Duplicate keywords appear at top of hierarchy

Joanna · November 17, 2021, 9:55am

This is indeed a problem.

As software developers, we are taught the golden rule of SPOD (Single Point Of Definition). This means that important information should only be stored in one place and always referred to and searched for from that place.

Unfortunately, DxO have chosen to keep keywords in, at least, three places: their internal database, DOP files and, for RAW images, XMP sidecar files. Which then leads to questions about what is the truth.

If an image has already been keyworded in another app, PL can read the XMP sidecar file and know what keywords come with it. In theory, that should remain the SPOD that everything depends on.

The problem is that searching through thousands of files to see which ones contain certain keywords is a slow process - hence the reason why most “DAM” solutions resort to keeping that information in a database. And this is true not just for PL but for most Windows based DAM solutions.

Why do I single out “Windows based” instead of including Mac as well? Because macOS includes a comprehensive metadata indexing system as part of the everyday operation of the operating system. They even include their own metadata “tags”, which can serve perfectly well as the basis for searching for files, of any type, by any of approximately 160 metadata terms, which include those automatically retrieved from image files, like aperture, shutter speed, ISO, GPS, keywords in XMP files, etc. All of these metadata are automatically indexed by the Spotlight mechanism and all it takes is to use Finder to search for files that contain them - no external database required.

I am in the final stages of writing my own lightweight keywording solution for Mac and, even though I don’t maintain a database, it can do lightning fast searches in tens of thousands of images.

Unfortunately, until only relatively recently, Windows did not possess such a metadata indexing system, hence why most DAM writers had to fall back on creating and maintaining their own databases, for a “one size fits all” solution for both Windows and Mac, even though it isn’t necessary for Mac.

So now we have two places where keywords have to be stored and updated when changes are made, creating a reconciliation and synchronisation problems which is what you are seeing when using another DAM to do some metadata manipulations and PL to do other manipulations. If it were a simple matter of everything being stored in only the XMP sidecars, life would be simple but, as it stands, something like Lr holds it’s own database and PL holds its own, so now we have three “sources of truth”.

But it doesn’t end there!

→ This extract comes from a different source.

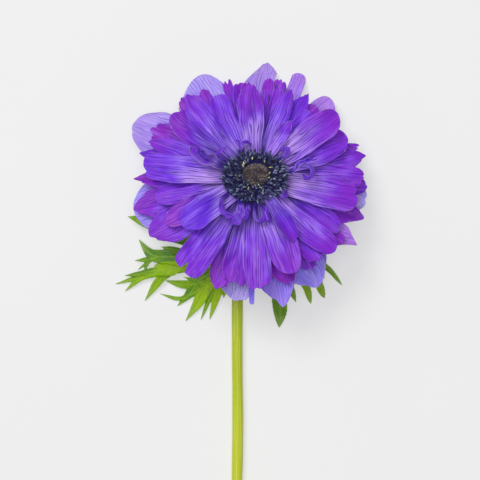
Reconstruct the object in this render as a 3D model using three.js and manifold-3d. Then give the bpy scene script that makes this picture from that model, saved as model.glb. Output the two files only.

DxO use DOP sidecar files to keep a record of edits made to the image, including virtual copies, which used to be fine until they decided to put keywords in there as well. So, now you have a third record of those keywords to keep in sync in PL alone.

And there’s more! If you have more than one virtual copy of an image, the DOP file contains a record of the keywords, which can be different, for both copies, but an XMP is automatically created only for the master copy. Other copies have their keywords written only when an image is exported, when they are written to the exported file - yet another source of truth

Not forgetting that Adobe provides alternative formats for storing hierarchical keywords, which may or may match other DAM solutions. And this is possibly the underlying cause of Mark’s problems.

In theory, the MWG (Metadata Working Group) provide guidelines for metadata storage but a lot of DAM writers take them as just that - guidelines. Even though Adobe participating in drawing them top, they then went ahead and contravened some of them themselves setting up their own “standards”, which most DAM writers are now afraid of breaking, even though the XMP standards are now deemed to be the more “universal”.

All in all, it’s a mess. I for one feel that DxO should not have stuck their head into this particular Hornet’s nest. But, having said that, they haven’t done too bad a job for a first foray into the field.

platypus · November 17, 2021, 11:56am

PhotoLab’s primary source of information is the PhotoLab database.

The sidecar files’ purpose is information exchange, be it with other applications that know .xmp, be it within a DxO universe with its .dop sidecar files.

As far as I’ve tested interoperability of .xmp sidecars between PhotoLab, PhotoMechanic, Lightroom and Capture One, the exchange mostly works, except for metadata fields that are not provided in all apps and some differences in how apps handle adding and removing metadata…

Nevertheless, users are well advised to

use exactly one application for metadata management
test migrations carefully before changing from one metadata management app to an other

Joanna · November 17, 2021, 2:32pm

You could not have given better advice

markinlcri · November 18, 2021, 1:29pm

Thanks @platypus, @Joanna, and others. I couldn’t face rebuilding the PL catalog so will abandon using the PhotoLibrary. I purchased other DAM software hat isn’t as nicely designed at the PhotoLibrary but doesn’t cause me grief! I wish I could tell you that I was able to follow your steps and found relief but, in fact, I am not sure.

The more I think about this problem, the less responsible I feel. I think that there is a pure bug in the software that is causing it to create new top-level keywords rather than assigning existing leaf keywords.

I’m really not sure how I activated this bug but I can’t really trust myself to avoid it in the future so I’m safer to use other software.

Again, thanks for engaging in this discussion.